Employee engagement is not a soft metric; it is a leading indicator of execution effectiveness. Practical tools include weekly health pulse surveys, short “clarity huddles” led by managers, and tracking the number of minutes leaders spend coaching their teams.

By reinforcing recognition, feedback, and clarity, leaders counter the decline in engagement that so often accompanies rapid scale.

Real-World Example

Consider a mid-sized services organization that doubled its workforce in under two years. Leaders found themselves mired in approvals, employees disengaged from yet another system implementation, and managers consumed with day-to-day firefighting.

Applying the P.A.C.E. framework, the executive team began with a Stop-Start-Simplify review, eliminating twelve redundant initiatives and stripping out two layers of approval. DRIs were assigned to three high-priority projects, and weekly clarity huddles were introduced to connect teams with leadership priorities.

Within 90 days, employee pulse scores rose by 17%, cycle times for customer-facing initiatives fell by 22%, and leadership regained bandwidth to focus on strategic priorities. The organization emerged not only more resilient, but more confident in its ability to scale further.

Why Managing Growing Pains Matters

The lesson is clear: growth without discipline produces fragility. Leaders who fail to address complexity, alignment, participation, and engagement will eventually face stalled momentum and eroded profitability.

By contrast, organizations that adopt structured frameworks like P.A.C.E. turn growing pains into competitive advantage. They learn faster, execute with greater consistency, and maintain the energy required to scale sustainably.

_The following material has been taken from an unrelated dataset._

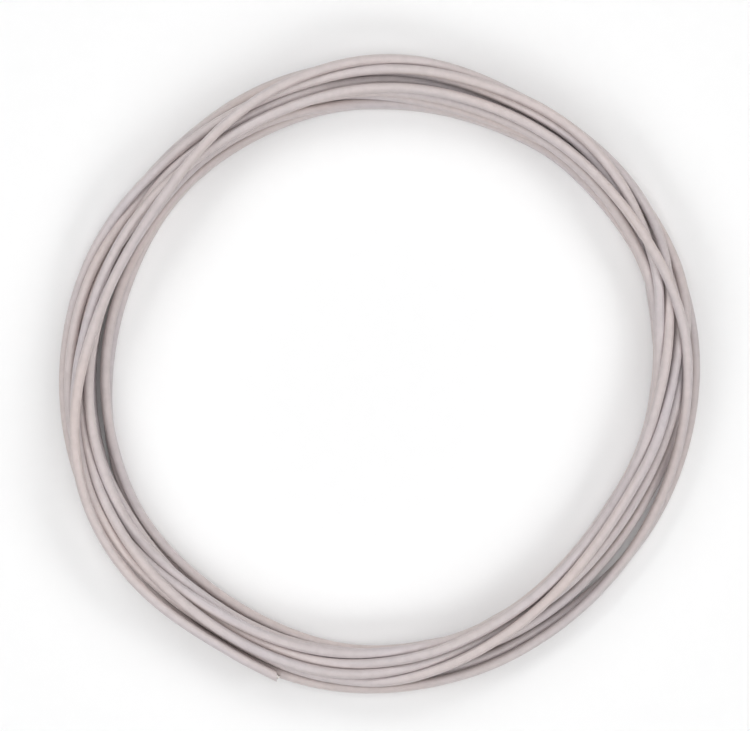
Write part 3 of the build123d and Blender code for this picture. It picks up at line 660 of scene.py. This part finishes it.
@dataclass(frozen=True)
class Studio:
    """The table, a ring of soft boxes round the coil and the grey air above it.

    The boxes stand low enough that the grooves between the turns stay dark, as they do in the
    photograph, while the crown of every turn is lit from all round.
    """

    air: float = 0.06
    ring_count: int = 6
    ring_radius: float = 0.46
    ring_height: float = 0.40
    ring_size: tuple[float, float] = (0.26, 0.26)
    ring_watts: float = 0.82
    top_watts: float = 1.25

    def make(self) -> None:
        """Build the studio."""
        world = bpy.data.worlds.new("studio")
        world.use_nodes = True
        background = world.node_tree.nodes["Background"]
        background.inputs["Color"].default_value = (1.0, 1.0, 1.0, 1.0)
        background.inputs["Strength"].default_value = self.air
        bpy.context.scene.world = world
        PaleTable().make()
        Softbox("top_box", (0.0, 0.0, 0.8), (0.4, 0.4), self.top_watts).make()
        for number in range(self.ring_count):
            turn = 2 * math.pi * (number + 0.5) / self.ring_count
            place = (self.ring_radius * math.sin(turn), self.ring_radius * math.cos(turn), self.ring_height)
            Softbox(f"ring_box_{number + 1}", place, self.ring_size, self.ring_watts).make()


@dataclass(frozen=True)
class OverheadCamera:
    """A long lens that looks straight down, framed as the photograph is."""

    middle: np.ndarray
    height: float = 0.80
    focus_height: float = 0.0055
    sensor: float = 36.0

    def make(self) -> None:
        """Build the camera and make it the scene's own."""
        view_width = PHOTO_WIDTH_PX * MM_PER_PIXEL * MM
        lens = self.sensor * (self.height - self.focus_height) / view_width
        data = bpy.data.cameras.new("overhead")
        data.sensor_width = self.sensor
        data.sensor_fit = "HORIZONTAL"
        data.lens = lens
        data.clip_start = 0.01
        camera = bpy.data.objects.new("overhead", data)
        left = (PHOTO_WIDTH_PX / 2 - COIL_MIDDLE_PX[0]) * MM_PER_PIXEL * MM
        down = (COIL_MIDDLE_PX[1] - PHOTO_HEIGHT_PX / 2) * MM_PER_PIXEL * MM
        camera.location = (left - self.middle[0], down - self.middle[1], self.height)
        bpy.context.scene.collection.objects.link(camera)
        bpy.context.scene.camera = camera


@dataclass
class Insulation:
    """The PVC tube over the whole length, with a cut face and a bore at each end.

    The near face can be cut aslant, which leaves the side away from the coil's middle the longest.
    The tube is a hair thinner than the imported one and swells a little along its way, so that it
    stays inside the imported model's box.

    The surface is one loop of rings: the outer wall from end to end, then back in at the far end
    and a short way up the bore, a floor there, and the same at the near end.
    """

    line: np.ndarray
    finish: bpy.types.Material
    slant: float = 0.0
    bore_depth: float = 0.9 * MM
    edge: float = 0.06 * MM
    mean_swell: float = 0.990
    swell_height: float = 0.004
    swell_waves: tuple[float, float] = (930.0, 211.0)

    def profile(self) -> list[tuple[int, float, float]]:
        """List the rings of the near end: point, offset along the line and radius."""
        outer = WIRE_DIAMETER / 2 * MM
        bore = BORE_DIAMETER / 2 * MM
        return [(0, self.bore_depth, bore), (0, self.edge / 3, bore), (0, 0.0, bore + self.edge / 3),
                (0, 0.0, outer - self.edge), (0, self.edge * 0.3, outer - self.edge * 0.3),
                (0, self.edge, outer)]

    def make(self) -> bpy.types.Object:
        """Build the tube.

        Returns:
            The tube's object.
        """
        along, side, lift = carried_frames(self.line)
        far = distance_along(self.line)
        sides = Sides.INSULATION.value
        turn = 2 * math.pi * np.arange(sides) / sides
        near = self.profile()
        points = [0] * len(near) + list(range(1, len(self.line) - 1)) + [-1] * len(near)
        shifts = [shift for _, shift, _ in near] + [0.0] * (len(self.line) - 2)
        shifts += [-shift for _, shift, _ in reversed(near)]
        radii = [radius for _, _, radius in near] + [WIRE_DIAMETER / 2 * MM] * (len(self.line) - 2)
        radii += [radius for _, _, radius in reversed(near)]
        index = np.array(points)
        centre = self.line[index] + along[index] * np.array(shifts)[:, None]
        quick, slow = self.swell_waves
        swell = self.mean_swell + self.swell_height * np.sin(far[index] * quick) * np.sin(far[index] * slow)
        radius = np.array(radii) * swell
        ring = np.cos(turn)[None, :, None] * side[index][:, None, :]
        ring = ring + np.sin(turn)[None, :, None] * lift[index][:, None, :]
        rings = centre[:, None, :] + radius[:, None, None] * ring
        cut = np.arange(len(index)) < len(near)
        cut[0] = False
        inward = WIRE_DIAMETER / 2 * MM - np.array(radii)[:, None] * np.cos(turn)[None, :]
        recede = self.slant * cut[:, None] * inward
        rings = rings + recede[:, :, None] * along[index][:, None, :]
        return RingSurface("pvc_insulation", rings, far[index]).make(self.finish)


@dataclass
class StrandEnds:
    """The seven laid strands where they show at a cut end, the outer six twisted round the middle one."""

    line: np.ndarray
    finish: bpy.types.Material
    name: str
    slant: float = 0.0
    length: float = 3.0 * MM
    proud: float = 0.07 * MM
    lay: float = 12.0 * MM
    rings: int = 12
    fit: float = 0.985
    tip: float = 0.86

    def make(self) -> list[bpy.types.Object]:
        """Build the strands at the first end of the line.

        Returns:
            One object for each strand.
        """
        along, side, lift = (vectors[0] for vectors in carried_frames(self.line))
        travel = np.linspace(self.length, -self.proud, self.rings)
        sides = Sides.STRAND.value
        turn = 2 * math.pi * np.arange(sides) / sides
        radius = STRAND_DIAMETER / 2 * MM * self.fit
        made = []
        for number in range(2 * STRANDS_ACROSS + 1):
            middle = number == 2 * STRANDS_ACROSS
            spin = 2 * math.pi * (number / (2 * STRANDS_ACROSS) + travel / self.lay)
            pitch = 0.0 if middle else STRAND_DIAMETER * MM
            out = pitch * math.cos(spin[-1])
            start = self.slant * (WIRE_DIAMETER / 2 * MM - out)
            run = start + travel * (1 - start / self.length)
            centre = self.line[0] + run[:, None] * along
            centre = centre + pitch * (np.cos(spin)[:, None] * side + np.sin(spin)[:, None] * lift)
            taper = np.where(np.arange(self.rings) == self.rings - 1, self.tip, 1.0) * radius
            ring = np.cos(turn)[:, None] * side + np.sin(turn)[:, None] * lift
            rings = centre[:, None, :] + taper[:, None, None] * ring[None, :, :]
            surface = RingSurface(f"{self.name}_strand_{number + 1}", rings[::-1], travel[::-1])
            made.append(surface.make(self.finish))
        return made


@dataclass
class Wire:
    """The whole wire: its line, its insulation and the strands at its two cut ends."""

    control: np.ndarray
    slant: float = 0.45
    body: str = "root"

    def make(self) -> None:
        line = RouteLine(self.control).points()
        length = float(distance_along(line)[-1])
        LOG.info("wire %.3f m long in %d rings", length, len(line))
        pvc = SoftPvc().material()
        tin = TinnedCopper().material()
        tube = Insulation(line, pvc, slant=self.slant).make()
        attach(tube, self.body)
        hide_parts("insulation")
        ends = StrandEnds(line, tin, "free_end", slant=self.slant).make()
        ends += StrandEnds(line[::-1], tin, "buried_end").make()
        for strand in ends:
            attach(strand, self.body)
        core = bpy.data.objects["conductor"]
        for place in core.material_slots:
            place.material = tin


def main() -> None:
    """Build the scene in order."""
    logging.basicConfig(level=logging.INFO)
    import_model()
    bpy.context.scene.view_settings.view_transform = "Standard"
    control, middle = Settling().route()
    OverheadCamera(middle).make()
    Wire(control).make()
    Studio().make()


if __name__ == "__main__":
    main()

Real Strategies. Real Results.

My closing thoughts… Managing growing pains is not about eliminating discomfort; it is about channeling it productively. The most successful organizations recognize that scale is an operating system challenge, not just a market opportunity.

Leaders who prioritize value, clarify accountability, co-create change, and energize execution build organizations capable of enduring growth. That is how growth becomes sustainable!